Consideration of the history of kisha clubs indicates it is appropriate to apply this decision in settling disputes.
Note: The criteria regarding the composition and operation of a Select Committee are as follows:
1) Composition
A Select Committee shall be composed of senior editorial officials of the member companies of each kisha club with a minimum rank of supervisory editor or branch office chief.
When it is difficult to have a Select Committee composed of senior officials from all the member companies due to a large number of member companies, for instance, the members of the Select Committee can be limited to a reduced number through mutual election.
2) Convocation
When disputes arise at a kisha club over violations of agreements or practices related to news gathering and/or news reporting, the case shall be reported to the Select Committee by the representatives of the kisha club or club members via senior editorial officials of their companies, if necessary.

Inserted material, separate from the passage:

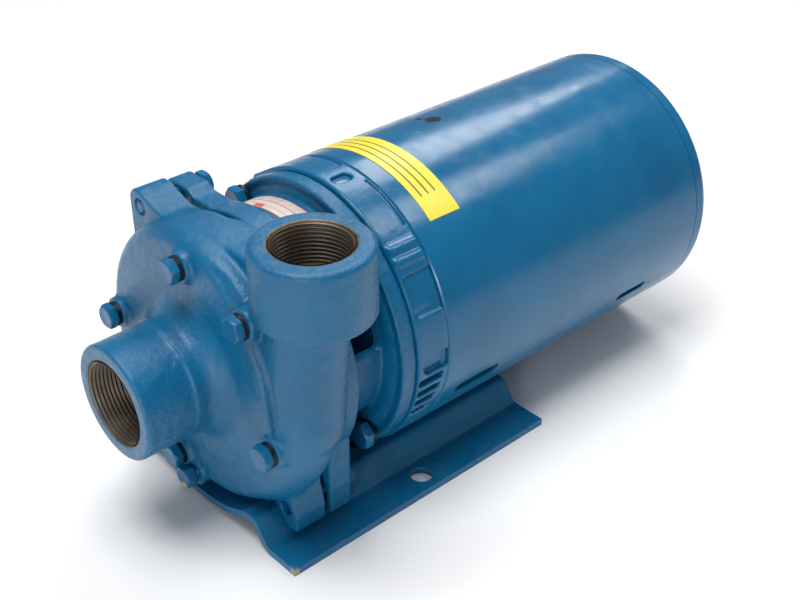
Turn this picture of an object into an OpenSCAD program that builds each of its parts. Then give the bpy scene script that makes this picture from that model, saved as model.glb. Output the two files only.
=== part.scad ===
// Close-coupled end-suction centrifugal pump on a rigid-base electric motor.
// Millimetres, +Z up. The origin is on the floor, midway between the two base
// holes. The shaft runs along +X, from the suction port to the rear of the motor.
// Distances along the shaft are counted from the suction face.

/* [Main sizes] */
// Height of the shaft above the floor
shaft_height = 88.9; // [88.5:0.1:95]
// Distance from the suction face back to the base holes
holes_from_suction = 147; // [140:1:155]
// Outer radius of the motor shell
motor_r = 82.5; // [82:0.1:83]
// Distance from the suction face to the rear rim of the motor
overall_length = 384.6; // [380:0.1:400]

/* [Ports] */
// Wall radius of the suction thread, 1-1/2 inch pipe
suction_thread_r = 22.8; // [22:0.1:23.5]
// Outer radius of the suction boss
suction_boss_r = 32.1; // [30:0.1:34]
// Wall radius of the discharge thread, 1-1/4 inch pipe
discharge_thread_r = 19.9; // [19:0.1:20.5]
// Outer radius of the discharge boss
discharge_boss_r = 31; // [29:0.5:32]
// Depth of both pipe threads
thread_depth = 22; // [18:1:25]
// Distance from the suction face to the discharge axis
discharge_x = 74.3; // [73:0.1:76]
// Sideways distance from the shaft to the discharge axis
discharge_y = 73; // [72:0.5:75]
// Height of the discharge face above the shaft
discharge_z = 96.9; // [90:0.1:105]

/* [Casing] */
// Radius of the round front of the casing
dome_r = 78; // [77:0.5:79]
// Front face of the casing
dome_x = 47; // [46:0.5:48]
// How far the volute grows from its cutwater to its throat
volute_growth = 14; // [11:1:16]
// Half width of the square flanges
flange_half_w = 67; // [65:0.5:68]
// Half height of the casing's square flange
flange_half_h = 77; // [75:0.5:78]
// Face where casing and bracket meet
joint_x = 84; // [84:0.5:85]
// Diameter of the impeller
impeller_d = 120; // [100:1:122]

/* [Motor] */
// Radius of the motor's face bolt circle
face_bolt_r = 74.6; // [74:0.1:75]
// Radius of the motor's register
register_r = 57.15; // [57:0.05:57.3]
// Length of the stator core
core_length = 92; // [60:1:100]
// Radius of the shaft extension
shaft_r = 7.94; // [7.5:0.01:8]

/* [Base] */
// Overall half width of the base
base_half_w = 84; // [80:0.5:90]
// Thickness of the base plate
base_t = 4.5; // [4:0.1:5]
// Front end of the base
base_x0 = 45.6; // [45:0.1:50]
// Rear end of the base
base_x1 = 236.2; // [220:0.1:250]
// Half the distance between the two base holes
hole_half_pitch = 72.4; // [71:0.1:75]
// Radius of the base holes
hole_r = 6.5; // [5:0.1:7]

/* [Hidden] */
$fn = 64;
eps = 0.01;
// Planes along the shaft
lug_x = 61;
gasket_t = 0.8;
bracket_x0 = joint_x + gasket_t;
bracket_x1 = 99.5;
ring_x0 = 125;
ring_x1 = 135;
ring_r = 80.7;
bell_x1 = 157;
shell_x1 = 374;
core_x0 = 202;
core_x1 = core_x0 + core_length;
front_bearing_x = 146;
rear_bearing_x = 358;
bearing_w = 12;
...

Members of the Select Committee from member companies whose reporters are the representatives of the kisha club concerned shall hold consultations over the disposition of the issue in case and, when necessary, call each member for a full-fledged Select Committee meeting. When the representatives of the Select Committee are preselected, the representatives shall convene a Select Committee meeting.
3) Examination
A simple majority of total members shall form a quorum of a Select Committee meeting. All motions shall be carried by a majority of two-thirds or more of those present.
In conducting examinations, the Select Committee shall decide on measures to be taken after hearing directly from the person(s) concerned.
4) Implementation of the Regulations
Should objections arise over the interpretation and implementation of the above-mentioned regulations, the NSK Editorial Affairs Committee shall examine the matters for judgment.